Все эти тонкости, впрочем, дела не меняют: как и у старших декадентов-символистов, у Гумилева Адам восстает против деспотической воли Творца, который, пользуясь правом сильного, злодейски запрещал "венцу творения" все человеческие удовольствия - от познавательной научной и культурной деятельности до половых сношений. Рай видится здесь своего рода "небесной тюрьмой", "золотой клеткой", и потому желание Адама обрести свободу, хотя бы и ценой тяжких мук, вполне оправданно. Как пишет в простоте душевной В. Полушин: "поэт всецело на стороне первого человека земли, который предпочел суровую долю поиска и смерть беспечному, но пустому существованию в раю" (Полушин В. Волшебная скрипка поэта // Гумилев Н. С. Золотое сердце России: Сочинения. Кишинев, 1990. С. 17).

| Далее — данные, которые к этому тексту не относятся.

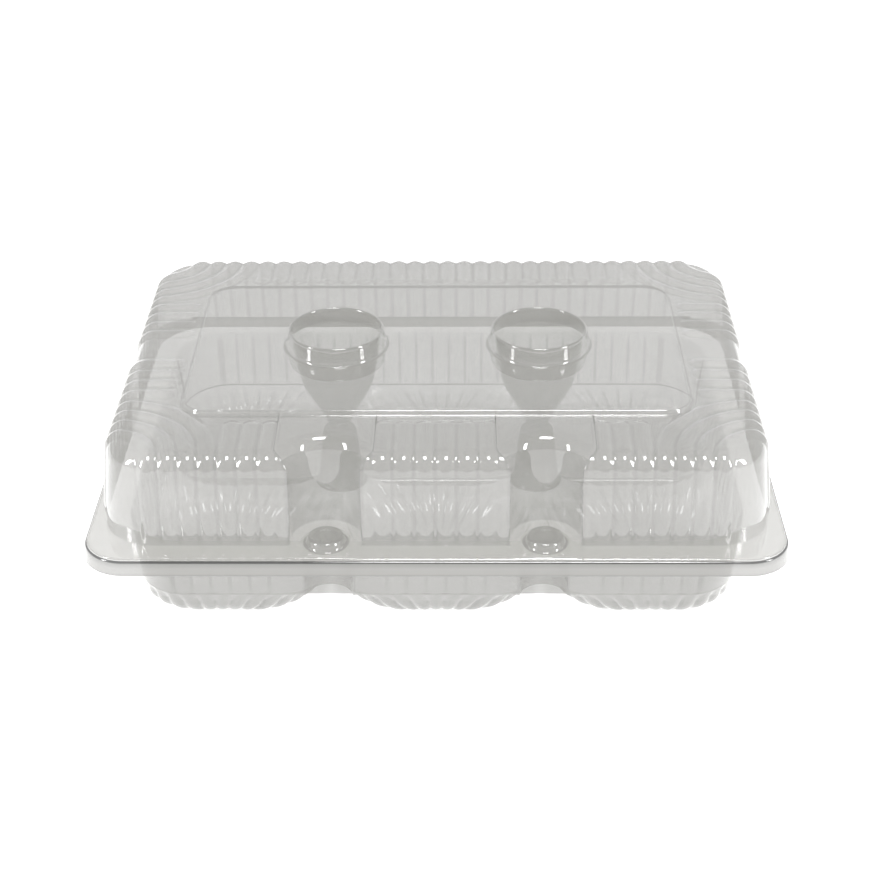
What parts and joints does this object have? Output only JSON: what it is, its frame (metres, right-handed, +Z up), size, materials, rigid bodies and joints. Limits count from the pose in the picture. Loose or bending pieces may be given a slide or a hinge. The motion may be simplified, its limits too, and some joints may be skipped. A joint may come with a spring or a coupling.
{
  "type": "hinged carton",
  "caption": "Clear thermoformed clamshell carton: cups in a tray under a hinged, fluted lid with stacking collars, inner pillars and press studs at the front rim.",
  "frame": {"origin": "on the table under the middle of the closed carton's footprint", "axes": "+Z up; +Y from the front lip towards the hinge; X along the hinge, +X right seen from the front"},
  "size_m": [0.32, 0.244, 0.1019],
  "materials": {
    "tray_sheet": "clear, glossy",
    "lid_sheet": "clear, glossy"
  },
  "bodies": {
    "tray": {"cup_front_left": "tray_sheet", "cup_front_centre": "tray_sheet", "cup_front_right": "tray_sheet", "cup_back_left": "tray_sheet", "cup_back_centre": "tray_sheet", "cup_back_right": "tray_sheet", "tray_web": "tray_sheet", "tray_post_left": "tray_sheet", "tray_post_right": "tray_sheet", "tray_wall_front": "tray_sheet", "tray_wall_back": "tray_sheet", "tray_wall_left": "tray_sheet", "tray_wall_right": "tray_sheet", "tray_lip": "tray_sheet", "tray_rim": "tray_sheet", "tray_snap_left": "tray_sheet", "tray_snap_right": "tray_sheet", "tray_hinge_leaf": "tray_sheet"},
    "lid": {"lid_rim": "lid_sheet", "lid_snap_left": "lid_sheet", "lid_snap_right": "lid_sheet", "lid_hinge_leaf": "lid_sheet", "lid_bay_left": "lid_sheet", "lid_bay_right": "lid_sheet", "lid_wall_front_left": "lid_sheet", "lid_wall_front_centre": "lid_sheet", "lid_wall_front_right": "lid_sheet", "lid_wall_back": "lid_sheet", "lid_wall_left": "lid_sheet", "lid_wall_right": "lid_sheet", "lid_border_front": "lid_sheet", "lid_border_back": "lid_sheet", "lid_border_left": "lid_sheet", "lid_border_right": "lid_sheet", "lid_panel": "lid_sheet", "lid_pillar_left": "lid_sheet", "lid_pillar_right": "lid_sheet"}
  },
  "joints": [
    {"name": "lid_hinge", "type": "hinge", "parent": "tray", "child": "lid", "pos_m": [0, 0.1223, 0.04665], "axis": [-1, 0, 0], "range_deg": [0, 174]}
  ]
}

К чести Гумилева надо сказать, что подобной "богословской пошлости" мы больше у него нигде и никогда не найдем, так что "Адама" следует рассматривать как досадную "ошибку молодости". Разумеется, из второго издания "Жемчугов" Гумилев этот текст выбросил и больше никогда о нем не вспоминал, однако сам факт появления этого стихотворения в "Жемчугах" 1910 года интересен для нас, если рассматривать "Адама" как своего рода антитезу стихотворения "Потомки Каина".

Та расхожая "модель" событий у Древа Познания Добра и Зла, которая вдохновляла богоборцев Серебряного века, предполагает, что первых людей обманул Змий-дьявол - это мы и видели в гумилевском "Адаме", который "горел, искал и был обманут". Дьявол, согласно этой модели, выполнял роль провокатора, толкнувшего первых людей на "подвиг богоборчества", дав гарантии того, что гнева Бога и последующего "проклятия" не будет. Дьявол солгал: гневная реакция "жестокого" Бога последовала незамедлительно: люди были наказаны непосредственным Его действием. По повелению Бога их поразили болезни, страдания и смерть, они были изгнаны из рая, и должны были трудиться на земле "в поте лица", чтобы "со скорбью питаться от нее", а жена к тому же была обречена на рождение детей "в болезни" (Быт. 3:16–19).

Эта модель грехопадения, на первый взгляд не вызывающая сомнений даже и у обыкновенного верующего христианина, скрывает многочисленные пороки, могущие привести к самым неожиданным антихристианским выводам.